David Schiffman and “Acts of Courage”

In your interview with David Schiffman [Issue 138], I found myself again and again troubled by his responses to your questions. Why? Was I envious? Here was a man exactly my own age, who, by his own self­-portrait, had evolved a life of personal power, intensity, prestige, property, and obvious self-assurance far beyond mine. Since, in your introductory remarks, you clearly indicated that your doubts had been overcome in your personal interaction with him and in watching him work, I read the interview again and tried to give him his due. Quite to the contrary, something didn’t ring true. My heart remained closed and distrustful throughout, my mind argumentative.

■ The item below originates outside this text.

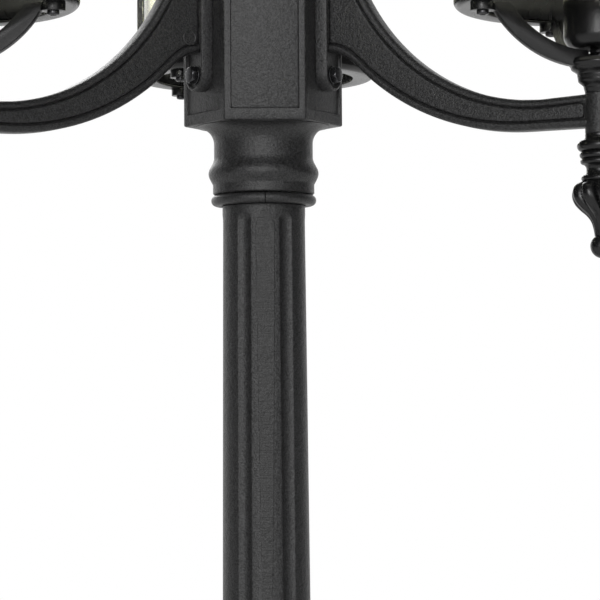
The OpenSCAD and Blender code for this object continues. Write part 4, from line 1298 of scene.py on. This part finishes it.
def buildBezel(look, end):
    front, back, outer, inner = look["front"], look["back"], look["outer"], look["inner"]
    glass, glassBack, glassFront = look["glass"], look["glassBack"], look["glassBack"] + look["glassThick"]
    pin, knuckleRound, knuckleHalf = look["pin"], look["knuckle"], look["knuckleHalf"]
    outline = [(glass, back), (outer - 0.8, back), (outer, back + 0.8), (outer, back + 4.5)]
    outline += arc(outer - 5.5, front - 5.5, 5.5, 12, 90, 10)
    outline += arc(inner + 7.5, front - 2.6, 3.2, 60, 180, 10)
    outline += [(inner + 3.4, front - 4.0)] + arc(inner + 1.2, front - 5.0, 1.2, 90, 180, 5)
    outline += [(inner, glassFront), (glass, glassFront)]
    ring = lathe([(r, -y) for r, y in outline], 220, closed=True, along="y")
    knuckle = lathe([(pin, -knuckleHalf), (knuckleRound - 0.4, -knuckleHalf),
                     (knuckleRound, -knuckleHalf + 0.4),
                     (knuckleRound, knuckleHalf - 0.4), (knuckleRound - 0.4, knuckleHalf), (pin,
                                                                                            knuckleHalf)],
                    40, closed=True)
    away = -look["hingeAway"] if end == "front" else look["hingeAway"]
    side = 1 if end == "front" else -1
    barFrom, barTo = sorted((away + side * (pin + 0.6), side * -(outer - 6)))
    strap = softBox((barFrom, -look["hingeAt"] - 4.5, -6.5), (barTo, -look["hingeAt"] + 5.0, 6.5), 1.2)
    clockPiece(end, "Bezel", joined(ring, moved(knuckle, (away, -look["hingeAt"], 0)), strap), blackCoat,
               end + "_bezel", (end + "_bezel",), crease=28)
    pane = lathe([(0, glassBack), (glass - 0.5, glassBack), (glass - 0.2, glassBack + 0.4),
                  (glass - 0.2, glassFront - 0.4), (glass - 0.5, glassFront - 0.1), (0,
                                                                                     glassFront - 0.1)], 160)
    pane = [(x, -z, y) for x, y, z in pane[0]], pane[1]
    clockPiece(end, "Glass", pane, dialGlass, end + "_bezel", (end + "_glass",), crease=30)
    band = [(glass - 3.6, glassBack - 1.6), (glass - 0.4, glassBack - 1.6), (glass - 0.4, glassBack - 0.1),
            (glass - 3.6, glassBack - 0.1)]
    seal = lathe([(r, -y) for r, y in band], 160, closed=True, along="y")
    clockPiece(end, "GlassSeal", seal, sealRubber, end + "_bezel")


def flatBar(length, width, thick, slant=0.0, serif=0.0):
    # an upright stroke of a numeral, with small feet at both ends
    half = width / 2
    shapes = [[(-half - slant / 2, 0), (half - slant / 2, 0), (half + slant / 2, length),
               (-half + slant / 2, length)]]
    if serif:
        for level, shift in ((0, -slant / 2), (length - 1.6, slant / 2)):
            shapes.append([(shift - half - serif, level), (shift + half + serif, level),
                           (shift + half + serif, level + 1.6), (shift - half - serif, level + 1.6)])
    parts = []
    for outline in shapes:
        points = [(x, 0.0, z) for x, z in outline] + [(x, -thick, z) for x, z in outline]
        faces = [(0, 1, 2, 3), (7, 6, 5, 4), (0, 4, 5, 1), (1, 5, 6, 2), (2, 6, 7, 3), (3, 7, 4, 0)]
        parts.append((points, faces))
    return joined(*parts)


def numeral(text, height, thick):
    # roman numeral strokes, centred, standing on level 0
    broad, narrow, gap = 5.2, 2.2, 3.4
    parts, pen = [], 0.0
    for letter in text:
        if letter == "I":
            parts.append(moved(flatBar(height, broad, thick, serif=1.4), (pen + broad / 2 + 1.4, 0, 0)))
            pen += broad + 2.8 + gap * 0.4
        elif letter == "V":
            parts.append(moved(flatBar(height, broad, thick, slant=-13, serif=1.2), (pen + 10.5, 0, 0)))
            parts.append(moved(flatBar(height, narrow, thick, slant=13, serif=1.2), (pen + 20.0, 0, 0)))
            pen += 30.5
        else:
            parts.append(moved(flatBar(height, broad, thick, slant=-18, serif=1.2), (pen + 14.0, 0, 0)))
            parts.append(moved(flatBar(height, narrow, thick, slant=18, serif=1.2), (pen + 14.0, 0, 0)))
            pen += 29.0
    return moved(joined(*parts), (-pen / 2, 0, 0))


def onDial(count, radius, skip=0):
    places = []
    for k in range(count):
        if skip and k % skip == 0:
            continue
        a = math.tau * k / count
        out = Vector((math.sin(a), 0, math.cos(a)))
        places.append((out * radius * mm, out))
    return places


def dialRing(look, radius, width):
    y = look["face"]
    band = [(radius, -y + 0.2), (radius + width, -y + 0.2), (radius + width, -y - look["ink"]),
            (radius, -y - look["ink"])]
    return lathe(band, 220, closed=True, along="y")


def buildDial(look, end):
    face, back = look["face"], look["face"] - look["thick"]
    plate = lathe([(look["hole"], -back), (look["radius"] - 0.3, -back), (look["radius"], -back - 0.3),
                   (look["radius"], -face + 0.3), (look["radius"] - 0.3, -face), (look["hole"] + 0.3, -face),
                   (look["hole"], -face + 0.3)], 180, closed=True, along="y")
    clockPiece(end, "Dial", plate, dialEnamel, "post", (end + "_dial",))
    texts = ["XII", "I", "II", "III", "IIII", "V", "VI", "VII", "VIII", "IX", "X", "XI"]
    shapes = []
    for k, text in enumerate(texts):
        upright = moved(numeral(text, look["numeralHigh"] - look["numeralLow"], look["ink"] + 0.2),
                        (0, -face + 0.2, look["numeralLow"]))
        shapes.append(moved(upright, (0, 0, 0), math.tau * k / 12, "Y"))
    shapes += [dialRing(look, look["railInner"], look["rail"]),
               dialRing(look, look["railOuter"], look["rail"])]
    clockPiece(end, "Numerals", joined(*shapes), dialBlack, "post")
    long = look["railOuter"] - look["railInner"]
    for kind, count, skip, width in (("Minute", 60, 5, look["minute"]), ("Hour", 12, 0, look["hour"])):
        mark = softBox((-width / 2, -0.2 - look["ink"], 0), (width / 2, 0.2, long), 0.15, 1)
        # instances look along their own Z, so the mark's face is turned to the dial's front afterwards
        places = onDial(count, look["railInner"] + look["rail"] / 2, skip)
        scatterMarks(end + kind + "Marks", mark, places, end, look)


def scatterMarks(name, mark, places, end, look):
    part = partObject(name + "Part", mark)
    host = runTree(name, markTree, pointsWithFacing(name, places), {"Part": part, "Material": dialBlack})
    piece = plainResult(name, host, "post")
    piece.data.transform(Matrix.Translation((0, 0, clockZ)) @ Matrix.Rotation(facing(end), 4, "Z")
                         @ Matrix.Translation((0, -look["face"] * mm, 0)))
    bpy.data.objects.remove(part)
    return piece


def makeMarkTree():
    # a mark at every point, turned about the dial's own axis to its place on the circle
    tree, given, result = newGeometryTree("dialMarks", [
        ("Part", "NodeSocketObject", None),
        ("Material", "NodeSocketMaterial", None),
    ])
    info = tree.nodes.new("GeometryNodeObjectInfo")
    link(tree, given.outputs["Part"], info.inputs["Object"])
    place = tree.nodes.new("GeometryNodeInputPosition")
    split = tree.nodes.new("ShaderNodeSeparateXYZ")
    link(tree, place.outputs[0], split.inputs[0])
    angle = mathIn(tree, "ARCTAN2", split.outputs[0], split.outputs[2])
    turn = tree.nodes.new("ShaderNodeCombineXYZ")
    link(tree, angle, turn.inputs[1])
    toRotation = tree.nodes.new("FunctionNodeEulerToRotation")
    link(tree, turn.outputs[0], toRotation.inputs[0])
    instance = tree.nodes.new("GeometryNodeInstanceOnPoints")
    link(tree, given.outputs["Geometry"], instance.inputs["Points"])
    link(tree, info.outputs["Geometry"], instance.inputs["Instance"])
    link(tree, toRotation.outputs[0], instance.inputs["Rotation"])
    endTree(tree, given, result, instance.outputs[0])
    return tree


markTree = makeMarkTree()
for end in ("front", "rear"):
    buildBezel(bezelLook, end)
    buildDial(dialLook, end)
print("clock ready")


# floor and light
floorLook = {"radius": 14.0, "grain": 3.0, "dark": (0.80, 0.80, 0.79), "light": (0.83, 0.83, 0.82),
             "rough": 0.8, "glow": 0.2}
softboxes = {
    "keySoftbox": {"place": (-0.9, -4.2, 2.9), "aim": (0, 0, 1.9), "size": (1.0, 1.4), "power": 45},
    "backSoftbox": {"place": (-0.6, 3.6, 3.4), "aim": (0, 0, 1.9), "size": (2.0, 1.6), "power": 30},
}


def buildFloor(look):
    work = bmesh.new()
    bmesh.ops.create_circle(work, cap_ends=True, segments=128, radius=look["radius"])
    data = bpy.data.meshes.new("studioFloor")
    work.to_mesh(data)
    work.free()
    floor = bpy.data.objects.new("studioFloor", data)
    scene.collection.objects.link(floor)
    material, tree, shader, coords = startMaterial("paleFloor")
    noise = nodeIn(tree, "ShaderNodeTexNoise", Scale=look["grain"], Detail=4.0)
    tree.links.new(coords, noise.inputs["Vector"])
    tree.links.new(rampIn(tree, noise.outputs[0], [(0.3, look["dark"]), (0.7, look["light"])]),
                   shader.inputs["Base Color"])
    shader.inputs["Roughness"].default_value = look["rough"]
    shader.inputs["Emission Color"].default_value = (1, 1, 1, 1)
    shader.inputs["Emission Strength"].default_value = look["glow"]
    data.materials.append(material)


# each light wall: its direction, where it begins and is full as a cosine, its strength
studio = {
    "ambient": 0.07,
    "front": ((-0.06, -1.0, 0.0), 0.6, 0.95, 1.55),
    "back": ((-0.10, 0.99, 0.05), 0.42, 0.86, 1.1),
    "above": ((0.0, -0.1, 0.99), 0.7, 0.97, 0.3),
    "below": ((0.0, 0.0, -1.0), 0.45, 0.95, 0.6),
}


def buildWorld(look):
    world = bpy.data.worlds.new("studio")
    scene.world = world
    world.use_nodes = True
    tree = world.node_tree
    background = tree.nodes["Background"]
    coords = tree.nodes.new("ShaderNodeTexCoord")
    total = None
    for wall in ("front", "back", "above", "below"):
        direction, low, high, strength = look[wall]
        towards = tree.nodes.new("ShaderNodeVectorMath")
        towards.operation = "DOT_PRODUCT"
        towards.inputs[1].default_value = direction
        tree.links.new(coords.outputs["Generated"], towards.inputs[0])
        spread = tree.nodes.new("ShaderNodeMapRange")
        spread.interpolation_type = "SMOOTHSTEP"
        spread.inputs[1].default_value, spread.inputs[2].default_value = low, high
        spread.inputs[4].default_value = strength
        tree.links.new(towards.outputs["Value"], spread.inputs[0])
        total = mathIn(tree, "ADD", spread.outputs[0], look["ambient"] if total is None else total)
    path = tree.nodes.new("ShaderNodeLightPath")
    seen = mathIn(tree, "MAXIMUM", path.outputs["Is Camera Ray"], path.outputs["Is Transmission Ray"])
    keep = mathIn(tree, "MULTIPLY", total, mathIn(tree, "SUBTRACT", 1.0, seen))
    tree.links.new(mathIn(tree, "ADD", keep, seen), background.inputs["Strength"])
    background.inputs["Color"].default_value = (1, 1, 1, 1)


def areaLight(name, place, aim, size, power):
    data = bpy.data.lights.new(name, "AREA")
    data.shape = "RECTANGLE"
    data.size, data.size_y = size
    data.energy = power
    lamp = bpy.data.objects.new(name, data)
    direction = Vector(aim) - Vector(place)
    lamp.matrix_world = Matrix.Translation(place) @ direction.to_track_quat("-Z", "Y").to_matrix().to_4x4()
    scene.collection.objects.link(lamp)


buildFloor(floorLook)
buildWorld(studio)
for name, box in softboxes.items():
    areaLight(name, box["place"], box["aim"], box["size"], box["power"])
scene.view_settings.view_transform = "Standard"
print("studio ready")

Again, why? I’m not always envious of people with considerable personal power. But, in Schiffman’s case, there were simply too many statements which were self-justifying, self-flattering, and which oversimplified issues that are complex. I missed the element of doubt. There were many statements of how hard he had to struggle to get where he is, but nothing indicating current struggle, current conflict.

Here are some examples of statements which kept me at a distance: ” … I have perspectives that are worth a certain amount of money….” ” … By its nature, Esalen is a white, middle-class type of operation….” (What does “by its nature” explain?) ” … I live a decent life, and I have to pay for it. I have many mouths to feed: forty animals, two men who look after things, and me and my wife and the children….” (What are the “things” the two men he “has” look after? And do any of these mouths feed themselves?) ” … How hard-put people are to give up their ideals! The greater challenge is to surrender your high-mindedness….”

Concerning this last remark, it seems to me that ideals and high-mindedness are not necessarily the same thing. Certainly, idealism can cast the dark shadow of high-mindedness. One needs to be aware of a false or shallow investment in one’s ideals, and of the temptation to use one’s ideals to avoid acknowledgement of one’s reality. But I’m not so sure the solution here is to give them up. And isn’t even the desire to give up ideals also an ideal? “I do my best not to be anything but an ordinary man doing some useful work ….” Do I detect a note of pride in this humble statement?

The need for more doubt in David Schiffman’s self-presentation became most clear to me in his attempt to accommodate his wild man side with domestic loyalty. He says he’s learned to embrace the sexual luster in everything he does, and yet not “personalize” it, except with his wife. I understand the fine line he is trying to discern here, but I mistrust his confidence, the ease he has with it all. To me, he is saying that he can symbolize his wild side (” … How much I value and need this wildness, which is not going to be domesticated for anybody … “) without having to act on it, or, as he puts it, “without having to fuck anybody about it.” Perhaps. But isn’t there always a need for doubt when we symbolize instead of act? The title of the interview is “Acts of Courage,” not “Symbols of Courage.”

Schiffman says of his wife and marriage: “If there’s a climate of uncertainty in terms of loyalty, that can be an irksome matter, but Elisa has been a loyal wife. She’s made that very evident to me a variety of times. She doesn’t strain me. That’s not a part of the structure of our relationship. I can be peaceful about that.” Does this mean he can be peaceful that his wife can also symbolize the wild woman in her (” … the gang of [women] that live in [her] that [also] all love to fuck … “) without having to act?

This all begins to strike me, possibly, as big talk. At least is it not possible that there are some unworked-out areas here? Schiffman says of his own wayward temptations: “How much trouble do I want to make for myself? Not much! I mean, what’s a couple of squirts….” OK, put in those terms, what are a couple of squirts, one way or the other? If they are potential disaster, or even trouble, doesn’t that trouble still underlie the relationship, even if one avoids the temptation and symbolizes the wild energy by fixing trucks, raising animals, wearing a boar’s tooth around one’s neck, shooting arrows, or doing other “wild” things?

In the end I am far less sure of David Schiffman’s answers than he seems to be. And I am reminded again of the dangers of calling anything one’s own, be it perspectives, or wife, or children, or animals, or job, or hired men, lest one drift into a kind of attitude that one deserves what one has, that one has earned it. When this attitude is carried to an extreme, we see modern-day TV evangelists justifying their million-­dollar homes, salaried, bonuses, etc. as being simply their just desserts for doing God’s work. Certainly I don’t accuse Schiffman of such blatant hypocrisy, but in such a statement as “I have perspectives that are worth a certain amount of money,” I see a seed that is deserving of some serious questioning, before it sprouts into a root system.